Begin Source records

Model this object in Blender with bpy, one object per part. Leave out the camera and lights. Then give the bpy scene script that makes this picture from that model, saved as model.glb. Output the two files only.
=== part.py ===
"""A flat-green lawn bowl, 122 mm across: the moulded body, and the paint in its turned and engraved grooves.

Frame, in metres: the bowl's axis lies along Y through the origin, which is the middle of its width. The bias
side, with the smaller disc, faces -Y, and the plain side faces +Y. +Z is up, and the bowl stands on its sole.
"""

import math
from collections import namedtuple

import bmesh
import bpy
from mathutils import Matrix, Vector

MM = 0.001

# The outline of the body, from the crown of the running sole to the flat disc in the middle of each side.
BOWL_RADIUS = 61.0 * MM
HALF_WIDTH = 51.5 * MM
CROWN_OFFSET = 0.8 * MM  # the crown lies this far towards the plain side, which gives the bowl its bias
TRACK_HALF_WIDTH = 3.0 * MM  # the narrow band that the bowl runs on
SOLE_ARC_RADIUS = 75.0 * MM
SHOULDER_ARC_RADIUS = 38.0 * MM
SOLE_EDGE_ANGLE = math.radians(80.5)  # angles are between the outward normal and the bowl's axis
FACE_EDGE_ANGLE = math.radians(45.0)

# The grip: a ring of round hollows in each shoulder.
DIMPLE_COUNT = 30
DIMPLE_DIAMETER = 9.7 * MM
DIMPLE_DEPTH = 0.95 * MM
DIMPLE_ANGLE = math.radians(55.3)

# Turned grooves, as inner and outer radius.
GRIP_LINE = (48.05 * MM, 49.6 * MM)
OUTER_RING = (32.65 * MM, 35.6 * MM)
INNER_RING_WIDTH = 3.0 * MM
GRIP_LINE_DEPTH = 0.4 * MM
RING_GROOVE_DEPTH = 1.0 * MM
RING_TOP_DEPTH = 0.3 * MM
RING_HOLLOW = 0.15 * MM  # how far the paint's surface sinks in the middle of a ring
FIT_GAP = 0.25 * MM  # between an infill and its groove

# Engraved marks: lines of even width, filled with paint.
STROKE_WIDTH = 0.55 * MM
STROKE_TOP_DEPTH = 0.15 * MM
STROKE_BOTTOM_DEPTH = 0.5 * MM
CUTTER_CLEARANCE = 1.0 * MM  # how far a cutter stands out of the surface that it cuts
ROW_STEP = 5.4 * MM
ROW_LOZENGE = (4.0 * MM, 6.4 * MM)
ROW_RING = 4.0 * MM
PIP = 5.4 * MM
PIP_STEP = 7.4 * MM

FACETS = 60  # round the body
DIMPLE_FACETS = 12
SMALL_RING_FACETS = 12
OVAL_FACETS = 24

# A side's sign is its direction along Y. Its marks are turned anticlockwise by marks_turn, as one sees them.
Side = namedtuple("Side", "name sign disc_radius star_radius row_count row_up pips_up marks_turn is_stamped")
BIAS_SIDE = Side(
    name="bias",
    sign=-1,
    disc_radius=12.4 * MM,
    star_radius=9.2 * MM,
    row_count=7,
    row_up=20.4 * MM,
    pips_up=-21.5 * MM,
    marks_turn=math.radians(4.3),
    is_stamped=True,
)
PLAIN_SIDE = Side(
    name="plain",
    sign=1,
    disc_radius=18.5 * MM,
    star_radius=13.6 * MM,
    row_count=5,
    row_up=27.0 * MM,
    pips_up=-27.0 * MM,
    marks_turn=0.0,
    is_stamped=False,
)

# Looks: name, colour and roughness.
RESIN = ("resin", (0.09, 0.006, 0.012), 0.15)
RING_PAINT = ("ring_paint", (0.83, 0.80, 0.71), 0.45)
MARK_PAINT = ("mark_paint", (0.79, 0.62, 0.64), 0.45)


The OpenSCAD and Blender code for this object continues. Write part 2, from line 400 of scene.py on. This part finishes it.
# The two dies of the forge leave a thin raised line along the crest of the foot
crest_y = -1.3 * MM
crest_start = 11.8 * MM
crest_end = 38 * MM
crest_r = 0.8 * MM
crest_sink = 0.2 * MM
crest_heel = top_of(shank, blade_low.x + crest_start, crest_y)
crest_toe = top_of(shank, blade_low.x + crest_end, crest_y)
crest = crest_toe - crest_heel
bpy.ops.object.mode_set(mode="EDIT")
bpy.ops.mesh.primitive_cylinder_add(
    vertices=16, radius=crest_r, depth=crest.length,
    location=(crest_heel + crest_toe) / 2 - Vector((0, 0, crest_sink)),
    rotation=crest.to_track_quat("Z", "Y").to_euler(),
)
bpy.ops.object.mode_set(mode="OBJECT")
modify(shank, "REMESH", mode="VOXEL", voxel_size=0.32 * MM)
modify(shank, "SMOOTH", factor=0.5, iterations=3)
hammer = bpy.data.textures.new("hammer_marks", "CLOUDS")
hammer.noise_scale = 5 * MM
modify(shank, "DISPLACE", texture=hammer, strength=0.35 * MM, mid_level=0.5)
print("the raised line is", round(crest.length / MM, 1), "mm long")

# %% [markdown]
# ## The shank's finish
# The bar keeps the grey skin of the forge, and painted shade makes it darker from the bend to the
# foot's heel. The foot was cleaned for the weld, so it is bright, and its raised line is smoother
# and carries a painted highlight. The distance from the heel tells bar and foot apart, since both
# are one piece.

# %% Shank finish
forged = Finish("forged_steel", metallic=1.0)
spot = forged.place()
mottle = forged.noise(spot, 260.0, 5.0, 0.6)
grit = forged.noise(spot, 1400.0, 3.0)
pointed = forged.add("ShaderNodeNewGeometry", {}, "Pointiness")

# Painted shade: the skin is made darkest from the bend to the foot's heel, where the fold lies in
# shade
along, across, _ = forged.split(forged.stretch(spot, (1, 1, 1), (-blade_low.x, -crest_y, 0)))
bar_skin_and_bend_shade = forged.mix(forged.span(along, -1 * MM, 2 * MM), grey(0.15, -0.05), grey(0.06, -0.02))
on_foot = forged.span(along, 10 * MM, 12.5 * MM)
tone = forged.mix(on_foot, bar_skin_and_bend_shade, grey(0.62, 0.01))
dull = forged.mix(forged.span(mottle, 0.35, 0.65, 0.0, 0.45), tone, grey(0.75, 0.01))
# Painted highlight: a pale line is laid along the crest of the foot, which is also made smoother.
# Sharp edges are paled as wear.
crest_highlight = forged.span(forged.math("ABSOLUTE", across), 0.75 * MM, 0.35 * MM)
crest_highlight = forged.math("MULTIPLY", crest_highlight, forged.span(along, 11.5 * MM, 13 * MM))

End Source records

Tell how many lines of the data above hold the string "that". Give only the number.

3